LONG READ: Why Donroe Doctrine has stablecoins and Davos in its sights
Money, like law, only works when backed by enforceable authority.
The core insight behind the Monroe Doctrine is not ideological but structural: order only exists where it can be enforced.
The original Doctrine did not promise universal freedom, free trade, or moral liberalism. It asserted something more modest: that within a defined sphere, rules would be enforced, and outside that sphere, the United States would not pretend to guarantee outcomes it could not control. Sovereignty, protection, and enforcement would be aligned.

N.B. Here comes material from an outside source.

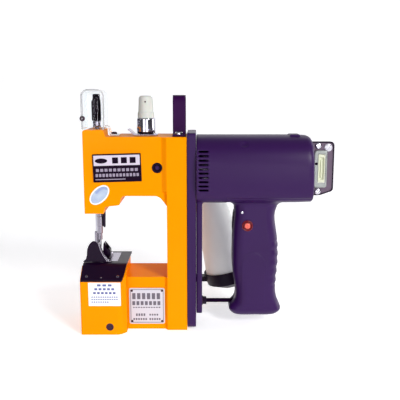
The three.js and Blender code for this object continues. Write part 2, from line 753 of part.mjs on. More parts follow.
function panScrew(centre, face, radius, height) {
  return turned('z', centre, [
    [face, 0], [face, radius], [face + height * 0.45, radius * 0.92],
    [face + height, radius * 0.4], [face + height, 0],
  ], 16);
}

function oilPumpBase() {
  const z = CASTING.top + GAP;
  return cut(
    join(prism('z', [[-6.5, -9, 3], [20, -9, 3], [20, 9, 3], [-6.5, 9, 3]], z, z + 1.4),
      prism('y', [[-5, z], [-11.6, 213.2], [-10.6, 214.2], [-4, z + 1.4]], -7, 7)),
    bar('z', [PUMP_X, 0], 6.6, z - 1, z + 3),
  );
}

function oilPumpCollar() {
  const z = CASTING.top + 2;
  return turned('z', [PUMP_X, 0], [
    [z, 3.6], [z, 9], [z + 1.6, 9.2], [z + 2, 10], [225, 10], [225, 9.2], [z + 3.6, 9.2],
    [z + 3.6, 3.6], [z, 3.6],
  ], 28);
}

function oilPumpNozzle() {
  return cut(
    turned('z', [PUMP_X, 0], [
      [204, 0], [204, 3.1], [218.4, 3.1], [218.4, 8.8], [230.5, 8.8], [232.5, 8.2], [246, 7.4],
      [248, 6.4], [248.4, 0],
    ], 24),
    bar('y', [PUMP_X, 242], 0.9, -12, -4, 10),
  );
}

function oilReservoir() {
  return turned('z', [PUMP_X, 0], [
    [184, 0], [184, 5], [186, 6], [206.6, 6], [206.6, 3.6], [188, 3.6], [188, 0],
  ], 20);
}

// ---------------------------------------------------------------- thread stand and tension

// In the stand's own frame the cone's axis is Z and its foot is at Z = 0.
const stand = new THREE.Group();
stand.position.set(CONE.x, CONE.y, CONE.z);
stand.rotation.y = CONE.tilt;

// The dish, with a level arm and a lug that hold it to the back of the belt cover.
function coneTray() {
  const dish = turned('z', [0, 0], [
    [-20, 0], [-20, 12], [-11.5, 28], [2.4, 29.5], [2.4, 27.9], [-7.6, 25.2], [-3.2, 3],
    [-3.2, 0],
  ], 32);
  stand.updateMatrix();
  const socket = bar('z', [0, 0], SPINDLE_R + GAP, -12, 0, 16);
  const placed = cut(dish, socket).applyMatrix4(stand.matrix);
  const { right, halfDepth } = BELT_COVER;
  const arm = block([right - 4, CONE.y - 6, 26], [73.6, CONE.y + 6, 32]);
  const lug = block([right - 8.4, halfDepth + GAP, 24], [right - 2.4, CONE.y + 6, 40]);
  return join(placed, arm, lug);
}

function coneSpindle() {
  return bar('z', [0, 0], SPINDLE_R, -11.6, 108, 16);
}

function threadCone() {
  return turned('z', [0, 0], [
    [-1.5, 8], [-1.5, CONE.foot - 1.6], [1, CONE.foot], [118, 15], [119, 13], [119, 8], [-1.5, 8],
  ], 32);
}

function tensionPost() {
  return bar('y', TENSION, TENSION_POST_R, CASTING.back - 8, 46, 16);
}

function tensionKnob() {
  return cut(
    turned('y', TENSION, [
      [29.2, 0], [29.2, 8], [32, 8.6], [33, 5], [34, 8.6], [36, 8], [37, 4], [38, 6.6],
      [45, 6.2], [45, 0],
    ], 24),
    bar('y', TENSION, TENSION_POST_R + RUNNING, 28, 50, 16),
  );
}

// ---------------------------------------------------------------- assembly

// casting and what is screwed to it
piece('main_casting', mainCasting(), ORANGE_PAINT);
piece('casting_back_cover', castingBackCover(), ORANGE_PAINT);
piece('looper_cover', looperCover(), ORANGE_PAINT);
piece('needle_plate', needlePlate(), STEEL);
piece('bag_guide', bagGuide(), BLACK_STEEL);
piece('foot_guard', footGuard(), BLACK_STEEL);
piece('needle_bar_cover', needleBarCover(), CLEAR_PLASTIC);
const sleeve = (z, outer, from, to) =>
  ring('x', [0, z], SHAFT_R + RUNNING, outer, from, to, 20);
piece('main_shaft_bush', sleeve(MAIN_Z, BUSH_R, -31.8, -24.6), BRASS);
piece('main_shaft_bearing', sleeve(MAIN_Z, BEARING_R, 45.4, 50.6), STEEL);
piece('lower_shaft_bush', sleeve(LOWER_Z, BUSH_R, -22.4, -10.4), BRASS);
piece('lower_shaft_bearing', sleeve(LOWER_Z, BEARING_R, 45.4, 50.6), STEEL);

// needle drive and presser
piece('needle_bar', needleBar(), CHROME);
piece('needle_bar_cap', needleBarCap(), RUBBER);
piece('needle', needle(), CHROME);
piece('crank_disc', crankDisc(), STEEL);
piece('connecting_link', connectingLink(), STEEL);
piece('presser_bar', presserBar(), CHROME);
piece('presser_spring', presserSpring(), STEEL);
piece('presser_foot', presserFoot(), BLACK_STEEL);
piece('lift_lever', liftLever(), BLACK_STEEL);

// shafts, belt, looper and feed
piece('main_shaft', mainShaft(), STEEL);
piece('lower_shaft', lowerShaft(), STEEL);
piece('upper_pulley', pulley(MAIN_Z), ALUMINIUM);
piece('lower_pulley', pulley(LOWER_Z), ALUMINIUM);
piece('timing_belt', timingBelt(), RUBBER);
piece('looper', looper(), STEEL);
piece('feed_dog', feedDog(), STEEL);

// gears and motor
piece('main_gear', mainGear(), STEEL);
piece('counter_gear', counterGear(), STEEL);
piece('motor_bulkhead', motorBulkhead(), ALUMINIUM);
piece('motor_bearing_front', sleeve(MAIN_Z, BUSH_R, 86.2, 91), STEEL);
piece('motor_rotor', motorRotor(), COPPER_WINDING);
piece('motor_stator', motorStator(), STEEL);
piece('brush_holder', brushHolder(), BLACK_PLASTIC);
piece('motor_fan', motorFan(), BLACK_PLASTIC);
piece('motor_bearing_rear', sleeve(MAIN_Z, 9, 172.4, 178), STEEL);

// housing, handle and controls
piece('belt_cover', beltCover(), PURPLE_PLASTIC);
piece('housing_front', housingFront(), PURPLE_PLASTIC);
piece('housing_back', housingBack(), PURPLE_PLASTIC);
piece('tie_rod', tieRod(), BLACK_STEEL);
piece('trigger', trigger(), BLACK_PLASTIC);
piece('trigger_switch', triggerSwitch(), BLACK_PLASTIC);
piece('lock_button', lockButton(), RED_PLASTIC);
piece('end_bracket', endBracket(), BRACKET_PAINT);
piece('inlet_bezel', inletBezel(), ALUMINIUM);
piece('inlet_insert', inletInsert(), CREAM_PLASTIC);

// top fittings
piece('hanger_bail', hangerBail(), BLACK_STEEL);
piece('hanger_screw', panScrew([43, -18.8], CASTING.top + GAP + 3.1, 4, 3), CHROME);
piece('oil_pump_base', oilPumpBase(), STEEL);
piece('oil_pump_collar', oilPumpCollar(), CHROME);
piece('oil_pump_nozzle', oilPumpNozzle(), PUMP_PLASTIC);
piece('oil_reservoir', oilReservoir(), PUMP_PLASTIC);

// thread stand and tension
piece('cone_tray', coneTray(), BLACK_PLASTIC);
piece('cone_spindle', coneSpindle(), STEEL, stand);
piece('thread_cone', threadCone(), THREAD_WHITE, stand);
machine.add(stand);
piece('tension_post', tensionPost(), STEEL);
piece('tension_knob', tensionKnob(), CHROME);

// plates on the front
const brandPlate = piece('brand_plate', block([-25, 0, -14.6], [25, 0.9, 14.6]), LABEL_BLACK);
brandPlate.position.set(-20.9, CASTING.front - 0.9 - GAP, 175);
brandPlate.rotation.y = THREE.MathUtils.degToRad(-1.6);
piece('rating_plate', prism('y', [
  [-11.2, 6, 2], [27, 6, 2], [27, 46, 2], [-11.2, 46, 2],
], CASTING.front - 0.8 - GAP, CASTING.front - GAP, 3), ALUMINIUM);
piece('front_plug', bar('y', FRONT_PLUG, 5.2, CASTING.front - 0.4, CASTING.front + 2),
  BLACK_PLASTIC);

export default machine;
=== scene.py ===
import json
import math
from itertools import product

import bmesh
import bpy
import numpy as np
from mathutils import Matrix, Vector


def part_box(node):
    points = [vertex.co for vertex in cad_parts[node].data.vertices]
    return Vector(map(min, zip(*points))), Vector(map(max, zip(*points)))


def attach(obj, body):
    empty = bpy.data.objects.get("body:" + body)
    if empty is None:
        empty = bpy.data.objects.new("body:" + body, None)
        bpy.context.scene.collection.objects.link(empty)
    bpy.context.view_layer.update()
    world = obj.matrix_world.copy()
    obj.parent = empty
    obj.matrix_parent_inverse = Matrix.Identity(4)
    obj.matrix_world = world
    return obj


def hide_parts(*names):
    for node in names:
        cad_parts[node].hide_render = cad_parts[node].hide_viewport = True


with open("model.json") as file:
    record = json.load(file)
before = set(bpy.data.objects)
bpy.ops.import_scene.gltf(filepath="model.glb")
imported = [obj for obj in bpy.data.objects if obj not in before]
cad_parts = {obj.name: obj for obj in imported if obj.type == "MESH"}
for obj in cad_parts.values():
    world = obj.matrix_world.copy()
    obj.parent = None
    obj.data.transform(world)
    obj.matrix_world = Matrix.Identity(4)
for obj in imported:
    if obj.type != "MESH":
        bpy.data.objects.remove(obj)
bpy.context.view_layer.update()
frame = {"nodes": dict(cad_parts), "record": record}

# The looks of a portable bag closer: an orange casting with the sewing head, a violet motor
# housing with a pistol handle, and a thread cone behind it. Sizes and places are in
# millimetres in the CAD model's frame. Lamps, the camera and the floor are in metres.

MM = 0.001
GAP = 0.3                    # air between two pieces that touch

# ---- camera

def linked(name, data):
    """A new object in the scene that shows the mesh, lamp or camera data."""
    obj = bpy.data.objects.new(name, data)
    bpy.context.scene.collection.objects.link(obj)
    return obj


camera = linked("camera", bpy.data.cameras.new("camera"))
camera.data.sensor_width = 36
camera.data.lens = 55.7
camera.location = (0.0647, -0.6601, 0.2532)
camera.rotation_euler = (math.radians(80), 0, 0)
bpy.context.scene.camera = camera


# ---- materials

def colour(*rgb):
    """A colour given as it looks on screen, from 0 to 255, as linear light."""
    def linear(c):
        c /= 255
        return c / 12.92 if c <= 0.04045 else ((c + 0.055) / 1.055) ** 2.4
    return (*[linear(c) for c in rgb], 1)


def shade(rgba, factor):
    return (*[min(1.0, c * factor) for c in rgba[:3]], 1)


class Finish:
    """A procedural material: tint that drifts, roughness that varies and a fine bump."""

    def __init__(self, name, tint, roughness, metallic=0.0, slot=None, second=None, drift=0.08,
                 drift_scale=25, grain_scale=900, rough_span=0.1, bump=0.15, bump_mm=0.05,
                 stretch=(1, 1, 1), **sockets):
        self.slot = slot or name
        self.material = bpy.data.materials.new(name)
        self.material.use_nodes = True
        self.tree = self.material.node_tree
        self.shader = self.tree.nodes["Principled BSDF"]
        self.shader.inputs["Metallic"].default_value = metallic
        for socket, value in sockets.items():
            self.shader.inputs[socket.replace("_", " ")].default_value = value
        self.coords = self.node("ShaderNodeTexCoord").outputs["Object"]
        stretched = self.node("ShaderNodeMapping", Scale=stretch)
        self.link(self.coords, stretched.inputs["Vector"])
        broad = self.noise(self.coords, drift_scale, 4)
        fine = self.noise(stretched.outputs["Vector"], grain_scale, 3)
        darker, lighter = shade(tint, 1 - drift), shade(second or tint, 1 + drift)
        self.tint = self.blend(broad, darker, lighter)
        self.link(self.tint, self.shader.inputs["Base Color"])
        span = self.node("ShaderNodeMapRange", **{
            "To Min": roughness - rough_span / 2, "To Max": roughness + rough_span / 2})
        self.link(fine, span.inputs["Value"])
        self.link(span.outputs["Result"], self.shader.inputs["Roughness"])
        self.bump = self.node("ShaderNodeBump", Strength=bump, Distance=bump_mm * MM)
        self.link(fine, self.bump.inputs["Height"])
        self.link(self.bump.outputs["Normal"], self.shader.inputs["Normal"])

    def node(self, kind, **values):
        made = self.tree.nodes.new(kind)
        for socket, value in values.items():
            made.inputs[socket].default_value = value
        return made

    def link(self, start, end):
        self.tree.links.new(start, end)

    def noise(self, vector, scale, detail):
        made = self.node("ShaderNodeTexNoise", Scale=scale, Detail=detail)
        self.link(vector, made.inputs["Vector"])
        return made.outputs["Fac"]

    def blend(self, factor, low, high):
        made = self.node("ShaderNodeMix")
        made.data_type = "RGBA"
        made.inputs[6].default_value = low
        made.inputs[7].default_value = high
        self.link(factor, made.inputs[0])
        return made.outputs[2]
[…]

Today, the same logic should extend to finance. Money, like law, only works when backed by enforceable authority. This will be familiar to anyone who has ever fallen victim to push payment fraud. Once money crosses over jurisdictional boundaries that recognize Western legal norms, the chances of redress collapse rapidly. Scope for recovery usually depends on the generosity of domestic insurance or bank compensation schemes. That is a problem for a dollar-backstopped financial system that is supposed to draw credibility from its capacity to guarantee settlement no matter what.
The history of American power can, however, be read as a long oscillation between periods when monetary order was tightly coupled to enforceable sovereignty and periods when it was not.

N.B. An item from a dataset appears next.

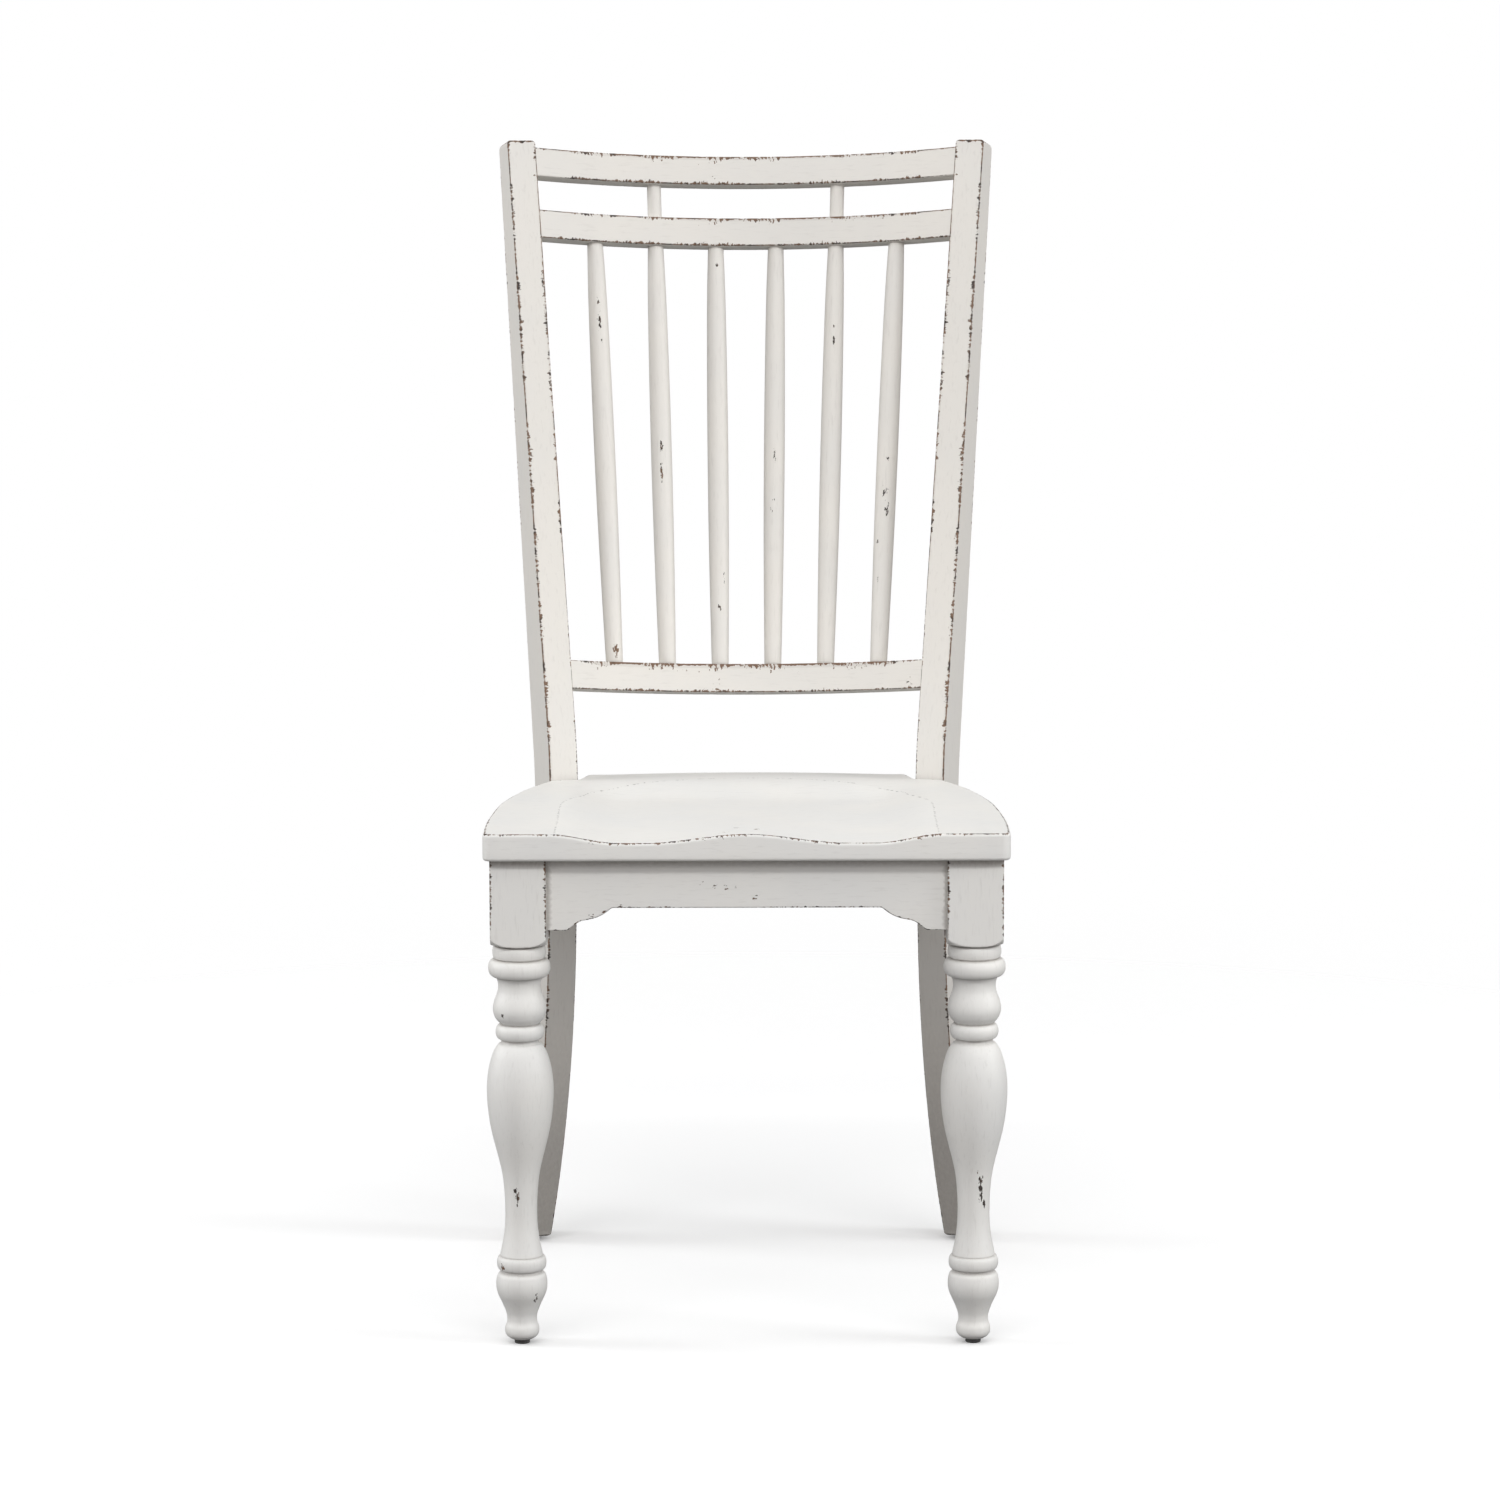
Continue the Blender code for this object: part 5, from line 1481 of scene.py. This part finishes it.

In that respect, Bretton Woods represented the high-water mark of alignment. Under the postwar system, the dollar was embedded in a framework of capital controls, fixed exchange rates, productive dominance, and institutional responsibility.
The United States could credibly underwrite global stability because it ran trade surpluses, produced the world’s industrial goods, and maintained enforcement capacity commensurate with its ambitions. Protectionism at home and investment in development abroad were not contradictions; they were complementary. Empire paid for itself by reinforcing domestic prosperity and security.
Enter the eurodollar
That all stopped with the collapse of Bretton Woods in the early 1970s. The costs of managing a tightly-knit American empire abroad had finally come home to roost, forcing the dollar to float. Capital became mobile, and enforcement began to lag behind monetary reach. In practice, this was the moment Washington surrendered direct command of the dollar system to the faceless forces of international capital. The move would later be compounded by the repeal of Regulation Q — the last serious effort to control the price and terms of access to the backstopped dollar system.